Yes, most have 5 or 6 speed sequensial transmission and then chain and gear final drive, just like a motorcycle, my thought was to skip the trans and just run the final drive.

Not so sure of the torque figures as most people talk hp, but the stock torque is around 65nm / 48 lbft so a bit more than that. They redline around 7-8000rpm.

12C continious is not that much is it? sounds doable to my (inexperienced) ears. But I figure this is where the most money goes.

From what I can see on HPEVS webpage, I would agree that I would probably be a little down on hp but maybe the much higher torque would make up for that.

Apart from regen, is there any other pros over DC with the AC?

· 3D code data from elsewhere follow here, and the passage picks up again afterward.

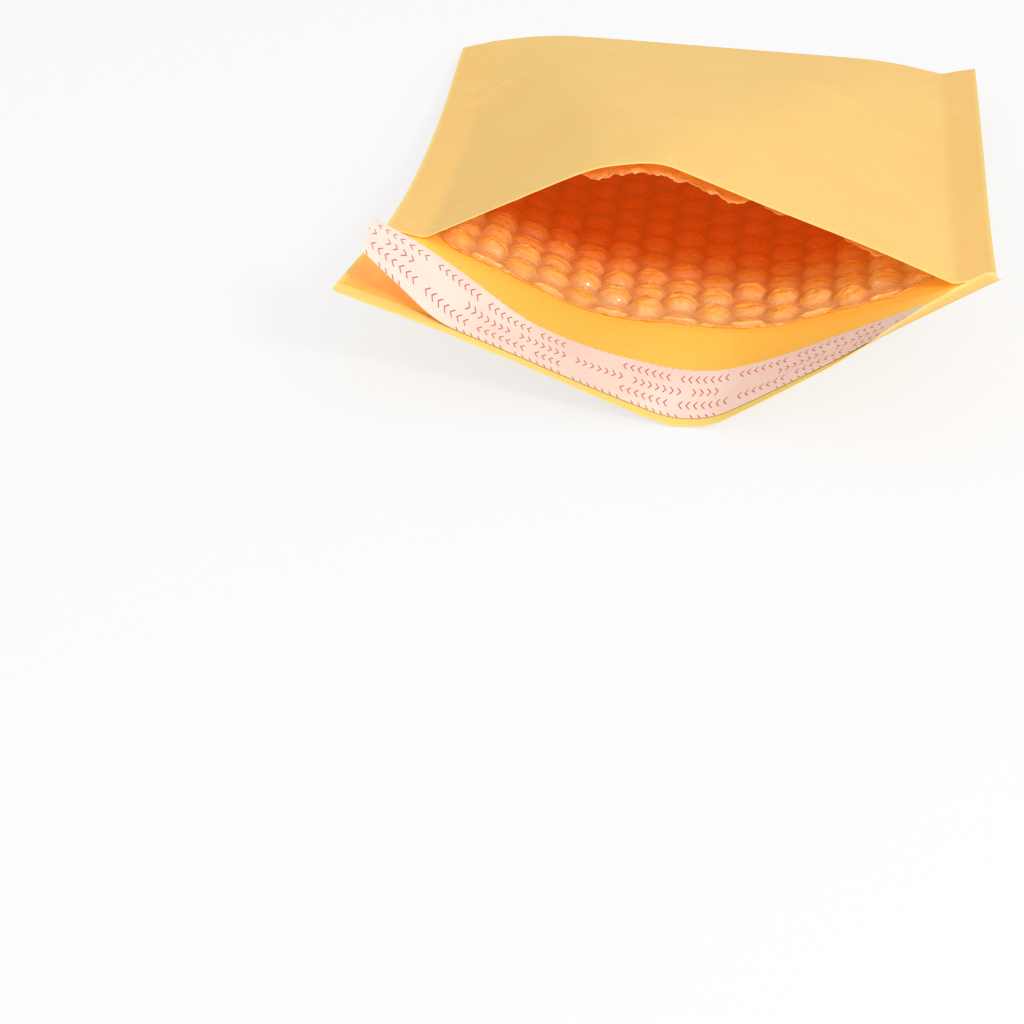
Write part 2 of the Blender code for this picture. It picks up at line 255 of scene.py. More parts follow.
def smoothNoise(flat, size, seed):   # smooth noise between -1 and 1 at each point
    shift = Vector((seed * 7.31, seed * 3.17, seed * 1.93))
    return np.array([noise.noise(Vector(point) / size + shift) for point in flat])


def keepFlatMap(bm):   # the flat coordinates as a UV map, one metre to one
    flatMap = bm.loops.layers.uv.new("flat")
    for face in bm.faces:
        for loop in face.loops:
            loop[flatMap].uv = (loop.vert.co.x, loop.vert.co.y)


def keepValue(bm, name, values):
    layer = bm.verts.layers.float.new(name)
    for vert, value in zip(bm.verts, values):
        vert[layer] = float(value)


def finishPiece(name, bm, material, node, angle):
    mesh = bpy.data.meshes.new(name)
    bm.to_mesh(mesh)
    bm.free()
    mesh.materials.append(material)
    mesh.shade_smooth()
    mesh.set_sharp_from_angle(angle=radians(angle))
    piece = bpy.data.objects.new(name, mesh)
    bpy.context.scene.collection.objects.link(piece)
    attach(piece, "root")
    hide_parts(node)
    triangles = sum(len(face.vertices) - 2 for face in mesh.polygons)
    print(f"{name}: {triangles} triangles")


def flatGrid(left, right, low, high, step):
    bm = bmesh.new()
    columns = evenCount(right - left, step)
    rows = evenCount(high - low, step)
    bmesh.ops.create_grid(bm, x_segments=columns, y_segments=rows, size=0.5)
    bmesh.ops.scale(bm, verts=bm.verts[:], vec=(right - left, high - low, 1))
    bmesh.ops.translate(bm, verts=bm.verts[:], vec=((left + right) / 2, (low + high) / 2, 0))
    return bm


def thicken(bm, thickness):   # a flat web becomes a slab above it, its faces pointing out
    raised = bmesh.ops.extrude_face_region(bm, geom=bm.faces[:])["geom"]
    top = [item for item in raised if isinstance(item, bmesh.types.BMVert)]
    bmesh.ops.translate(bm, verts=top, vec=(0, 0, thickness))
    bmesh.ops.recalc_face_normals(bm, faces=bm.faces[:])


# Shader maths

class Value:   # a socket that can be used in Python sums

    def __init__(self, finish, socket):
        self.finish = finish
        self.socket = socket

    def sum(self, operation, *values):
        return self.finish.node("ShaderNodeMath", {"operation": operation}, dict(enumerate(values)))

    def __add__(self, other):
        return self.sum("ADD", self, other)

    def __sub__(self, other):
        return self.sum("SUBTRACT", self, other)

    def __rsub__(self, other):
        return self.sum("SUBTRACT", other, self)

    def __mul__(self, other):
        return self.sum("MULTIPLY", self, other)

    def __truediv__(self, other):
        return self.sum("DIVIDE", self, other)

    def __lt__(self, other):
        return self.sum("LESS_THAN", self, other)

    def __gt__(self, other):
        return self.sum("GREATER_THAN", self, other)

    __radd__ = __add__
    __rmul__ = __mul__

    def wrap(self, length):
        return self.sum("FLOORED_MODULO", self, length)

    def absolute(self):
        return self.sum("ABSOLUTE", self)

    def floor(self):
        return self.sum("FLOOR", self)


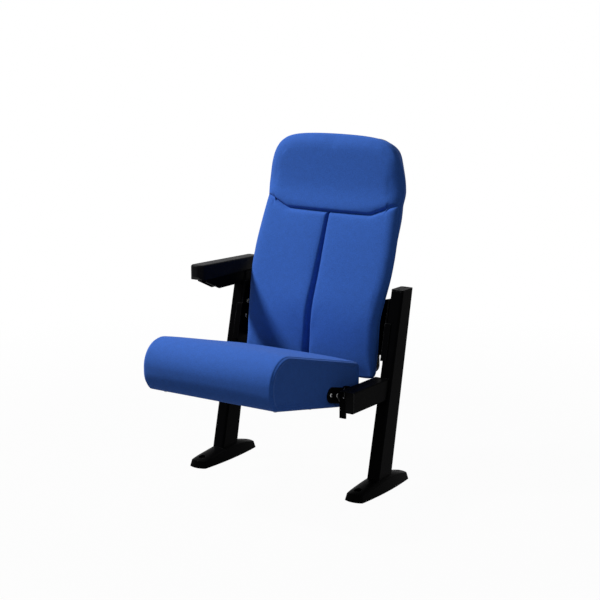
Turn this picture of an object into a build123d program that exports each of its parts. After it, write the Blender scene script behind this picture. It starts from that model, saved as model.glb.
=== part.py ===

Thanks for the inspiration thread, intresting reading.


----------



## Duncan (Dec 8, 2008)

AC v DC
Main issue is cost
DC can be done cheap - used forklift motor
But even if new is much cheaper for lots of power,
$7000 (warp 9 Soliton) can give 300hp
AC for the same money is 35hp???

For a competition machine look at RC batteries - some of them are 120C !


----------



## Karter2 (Nov 17, 2011)

Even with that 67kW motor maybe only using 40kW average , you will need a 10kWhr pack for 15 mins run time.
So, say you run 200v (Warp 9 motor), that would dictate a 50Ahr pack.
Using something like 50C, RC lipo . 5Ahr 6S packs ( 1kg each)..
would need 9 series packs and groups of 10 parallel. IE 90 packs total @* 90 kg .* ( and you wont find much lighter !)
67kW @ 200v draws 335amps.
on a 50Ahr pack that is only just 7C... easy !

Actually i suspect your problem may be weight !


----------